▶ **Given instruction**
Return each line of the material verbatim.

▶ **Stored data**

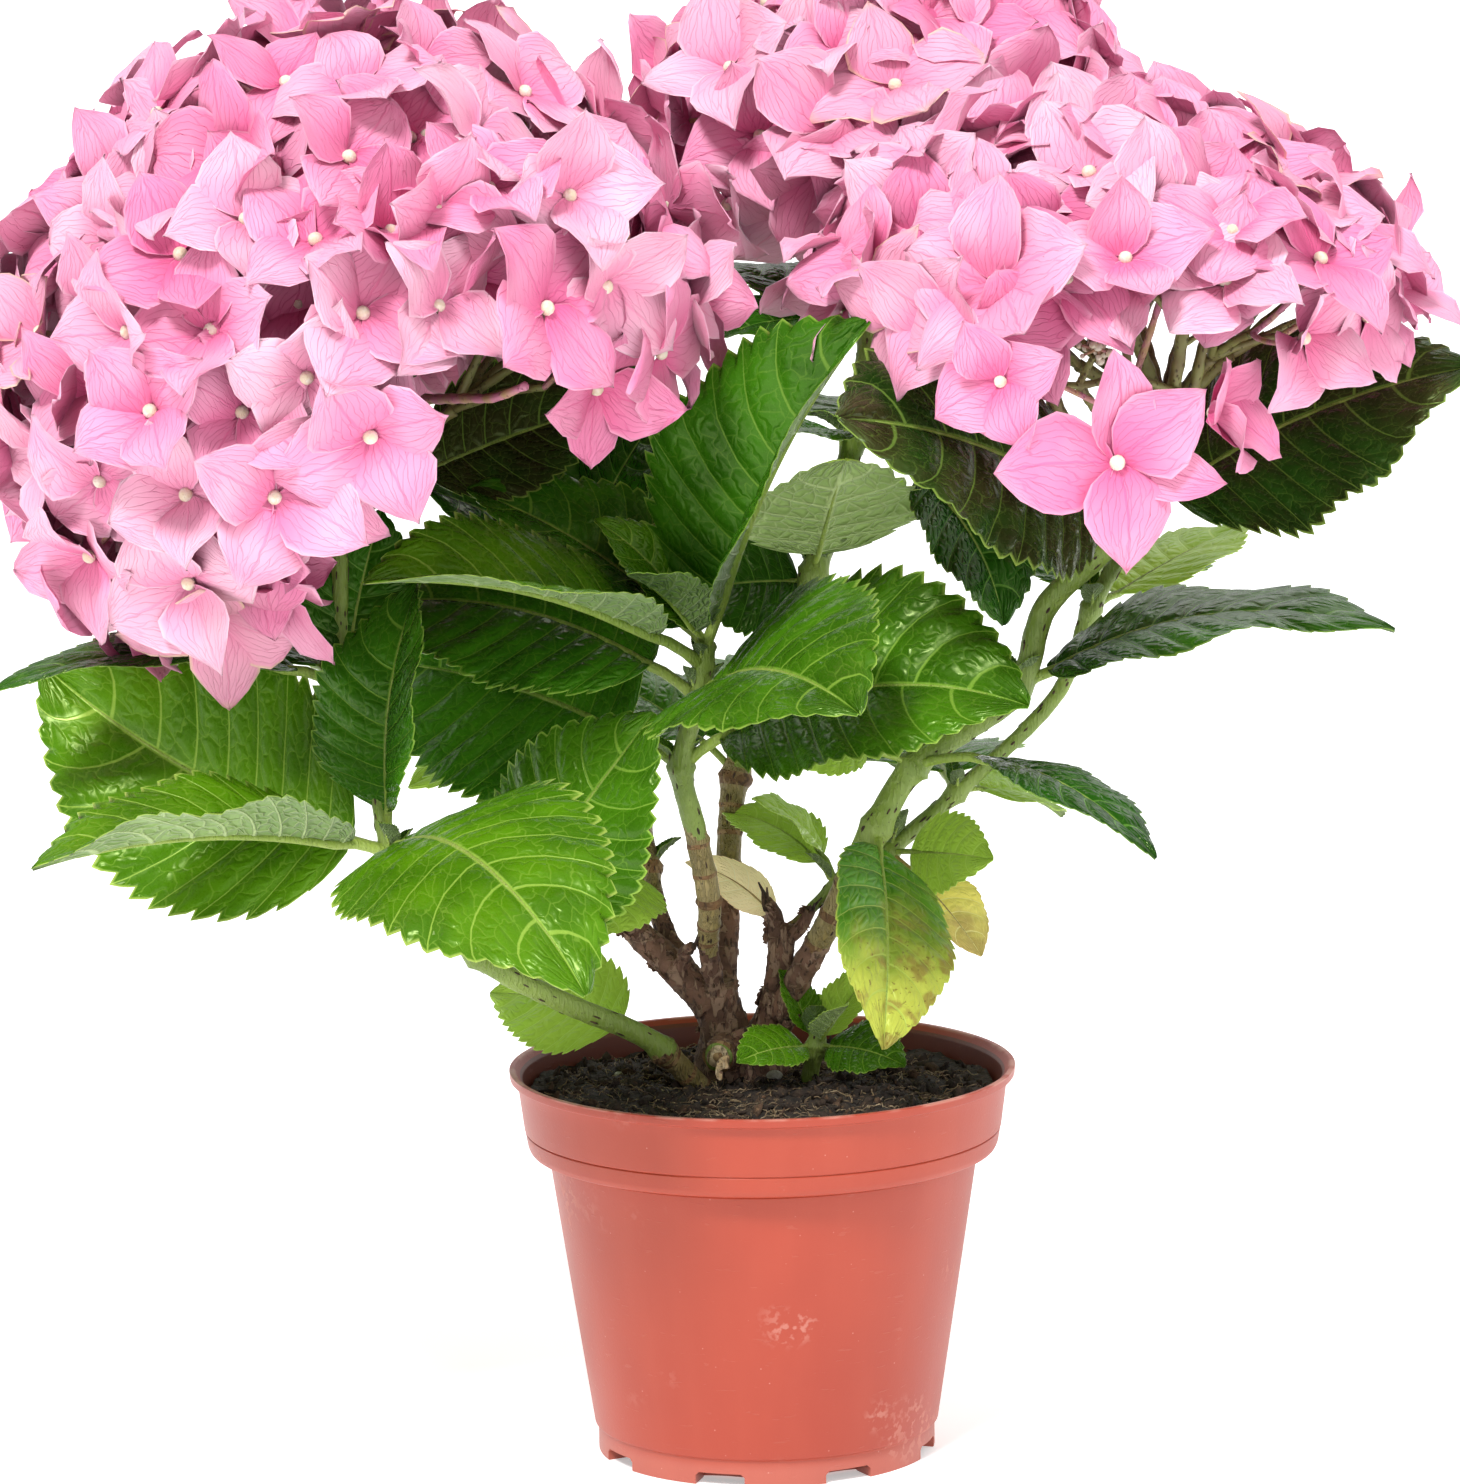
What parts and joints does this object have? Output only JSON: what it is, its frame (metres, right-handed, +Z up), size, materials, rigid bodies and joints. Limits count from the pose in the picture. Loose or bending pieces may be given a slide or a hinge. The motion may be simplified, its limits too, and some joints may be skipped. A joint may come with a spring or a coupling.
{
  "type": "potted hydrangea shrub",
  "caption": "Small leafy shrub with large domed pink flower heads on branching stems, growing in a round tapering plastic nursery pot.",
  "frame": {"origin": "centre of the pot's flat underside, where it stands", "axes": "+Z up along the pot's axis; -Y towards the front, where the right-hand head opens; +X to the right seen from the front"},
  "size_m": [0.4015, 0.2716, 0.4066],
  "materials": {
    "pot": "satin terracotta-coloured plastic",
    "soil": "loose dark peat compost",
    "bark": "dry brown peeling bark",
    "green_stem": "smooth pale green stem with darker ring scars",
    "leaf": "glossy serrated green leaf",
    "leaf_yellowing": "yellowing leaf",
    "leaf_withered": "dry cream-brown withered leaf",
    "sepal": "soft matt pink sepals"
  },
  "bodies": {
    "root": {"pot": "pot", "soil": "soil", "root_crown": "bark", "stem_front": "green_stem", "stem_rear": "green_stem", "bough_left": "bark", "stem_left": "green_stem", "bough_middle": "bark", "stem_right": "green_stem", "stem_right_rear": "green_stem", "stem_low_left": "green_stem", "side_twig": "green_stem", "basal_shoot": "green_stem", "flower_head_right": "sepal", "flower_head_left": "sepal", "flower_head_rear": "sepal", "leaves_front_top": "leaf", "leaves_front_apex": "leaf", "leaves_front_middle": "leaf", "leaves_front_low": "leaf", "leaves_low_left": "leaf", "leaves_left_middle": "leaf", "leaves_left_upper": "leaf", "leaves_left_rear": "leaf", "leaves_left_inner": "leaf", "leaf_left_low": "leaf", "leaves_right_low": "leaf", "leaves_right_middle": "leaf", "leaves_right_upper": "leaf", "leaves_right_rear": "leaf", "leaves_right_rear_low": "leaf", "leaf_yellowing": "leaf_yellowing", "leaves_side_twig": "leaf", "leaves_twig_tip": "leaf", "leaf_withered": "leaf_withered", "leaves_rear_low": "leaf", "leaf_rear_pale": "leaf", "leaves_rear_middle": "leaf", "leaves_rear_upper": "leaf", "leaves_basal": "leaf", "leaf_low_shoot": "leaf_yellowing"}
  },
  "joints": []
}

▶ **The answer**
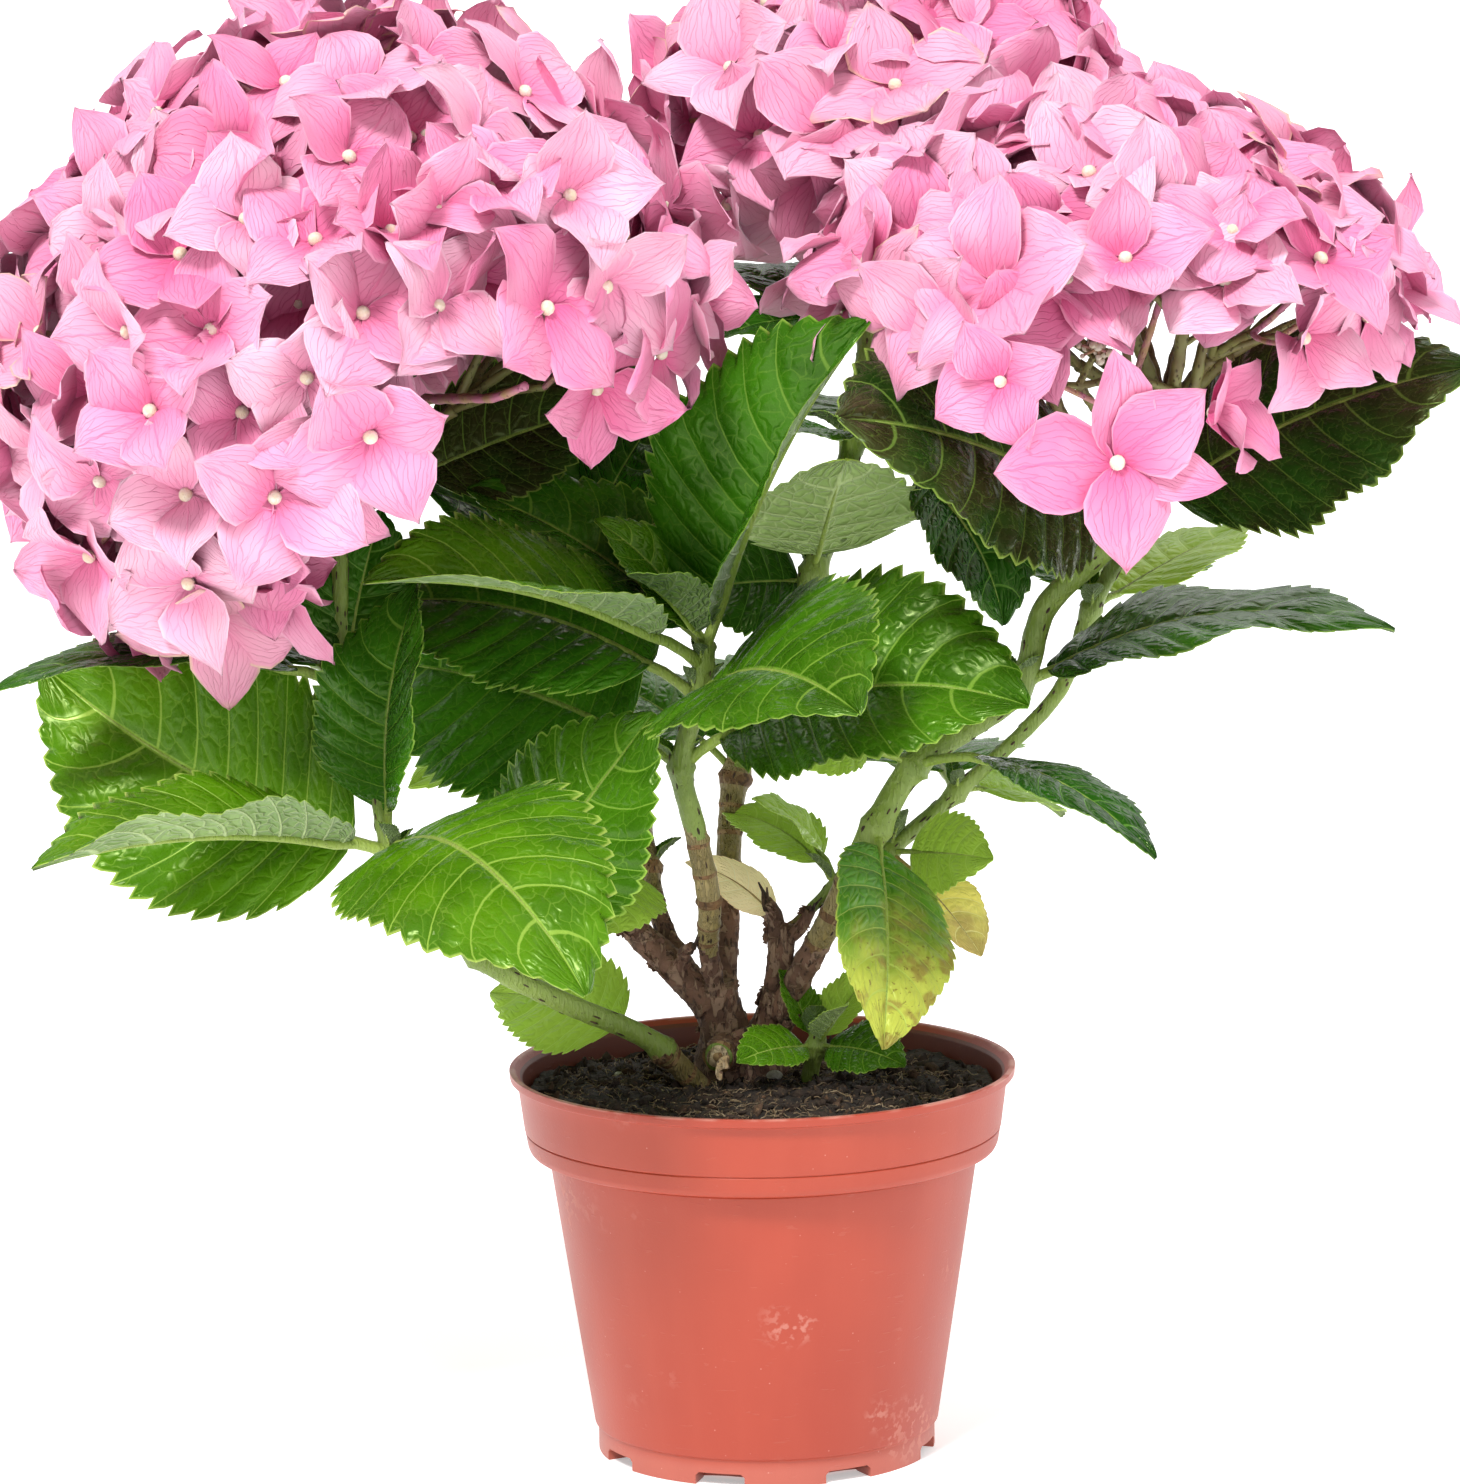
What parts and joints does this object have? Output only JSON: what it is, its frame (metres, right-handed, +Z up), size, materials, rigid bodies and joints. Limits count from the pose in the picture. Loose or bending pieces may be given a slide or a hinge. The motion may be simplified, its limits too, and some joints may be skipped. A joint may come with a spring or a coupling.
{
  "type": "potted hydrangea shrub",
  "caption": "Small leafy shrub with large domed pink flower heads on branching stems, growing in a round tapering plastic nursery pot.",
  "frame": {"origin": "centre of the pot's flat underside, where it stands", "axes": "+Z up along the pot's axis; -Y towards the front, where the right-hand head opens; +X to the right seen from the front"},
  "size_m": [0.4015, 0.2716, 0.4066],
  "materials": {
    "pot": "satin terracotta-coloured plastic",
    "soil": "loose dark peat compost",
    "bark": "dry brown peeling bark",
    "green_stem": "smooth pale green stem with darker ring scars",
    "leaf": "glossy serrated green leaf",
    "leaf_yellowing": "yellowing leaf",
    "leaf_withered": "dry cream-brown withered leaf",
    "sepal": "soft matt pink sepals"
  },
  "bodies": {
    "root": {"pot": "pot", "soil": "soil", "root_crown": "bark", "stem_front": "green_stem", "stem_rear": "green_stem", "bough_left": "bark", "stem_left": "green_stem", "bough_middle": "bark", "stem_right": "green_stem", "stem_right_rear": "green_stem", "stem_low_left": "green_stem", "side_twig": "green_stem", "basal_shoot": "green_stem", "flower_head_right": "sepal", "flower_head_left": "sepal", "flower_head_rear": "sepal", "leaves_front_top": "leaf", "leaves_front_apex": "leaf", "leaves_front_middle": "leaf", "leaves_front_low": "leaf", "leaves_low_left": "leaf", "leaves_left_middle": "leaf", "leaves_left_upper": "leaf", "leaves_left_rear": "leaf", "leaves_left_inner": "leaf", "leaf_left_low": "leaf", "leaves_right_low": "leaf", "leaves_right_middle": "leaf", "leaves_right_upper": "leaf", "leaves_right_rear": "leaf", "leaves_right_rear_low": "leaf", "leaf_yellowing": "leaf_yellowing", "leaves_side_twig": "leaf", "leaves_twig_tip": "leaf", "leaf_withered": "leaf_withered", "leaves_rear_low": "leaf", "leaf_rear_pale": "leaf", "leaves_rear_middle": "leaf", "leaves_rear_upper": "leaf", "leaves_basal": "leaf", "leaf_low_shoot": "leaf_yellowing"}
  },
  "joints": []
}